Des effets dévastateurs 

Toutes ces violences sexuelles entrainent des traumatismes durables, et de nombreuses complications.

Les traumatismes physiques sont nombreux : saignements persistants, maux de dos, incapacité de se mouvoir, fistules, incontinence, naissance de bébés prématurés ou encore infections sexuellement transmissibles, comme le VIH. Certaines victimes ont parfois subi des dommages irréparables occasionnés par exemple par de grands clous, du gravier et d’autres morceaux de métal ou de plastique qui ont été insérés dans leur vagin.  

L’impact psychologique est durable : dépression, insomnies, apparition d’un stress post-traumatique... 

À ces souffrances, s’ajoute le fait que les victimes n’ont pas bénéficié d’un soutien suffisant. À ce jour, la plupart des victimes et témoins de violences sexuelles dans le cadre du conflit en Éthiopie n’ont pas reçu d'accompagnement psychologique ou médical. 

Mettre fin à l’impunité 

Est-ce qu’il y a des ordres donnés par les responsables des combattants qui ont commis ces actes ? On ne le sait pas", précise Donatella. Mais ce qu’on sait, par contre, c’est que les dirigeants n’ont pas pris les mesures nécessaires pour empêcher, arrêter ces pratiques et traduire en justice les coupables : "Lorsque nous avons rendu public les résultats de nos enquêtes, les autorités gouvernementales ont promis d’enquêter, d’arrêter un certain nombre de soldats, mais ils n’ont jamais apporté d’éléments probants ou des preuves de ces actes.
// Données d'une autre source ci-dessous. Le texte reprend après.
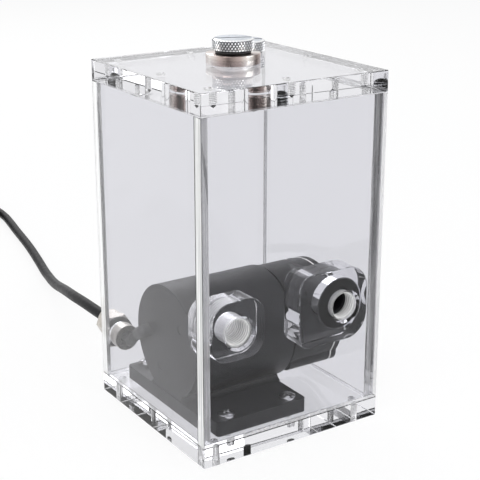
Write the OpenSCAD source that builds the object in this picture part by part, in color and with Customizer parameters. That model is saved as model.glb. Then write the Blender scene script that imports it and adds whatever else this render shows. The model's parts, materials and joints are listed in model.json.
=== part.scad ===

Y a t-il eu des procès ? Aucun élément en ce sens n’a été porté à notre connaissance.” Et du côté des forces tigréennes ? “Nous avons eu des promesses, mais nous n’avons rien eu de concret”, reproche notre chercheuse. 

C'est pourquoi le combat doit continuer. "L’impunité encourage la poursuite de ces pratiques", insiste Donatella. "Il faut y mettre fin".

Ce que nous demandons  

- Des mesures immédiates de la part de l’État éthiopien pour empêcher et faire cesser les violences sexuelles répétées de la part des militaires et miliciens.  

- Que l’ensemble des allégations de violences sexuelles fassent l’objet d’une enquête : efficace, indépendante et impartiale.  

- Que toutes les parties au conflit veillent à ne pas entraver l’aide humanitaire.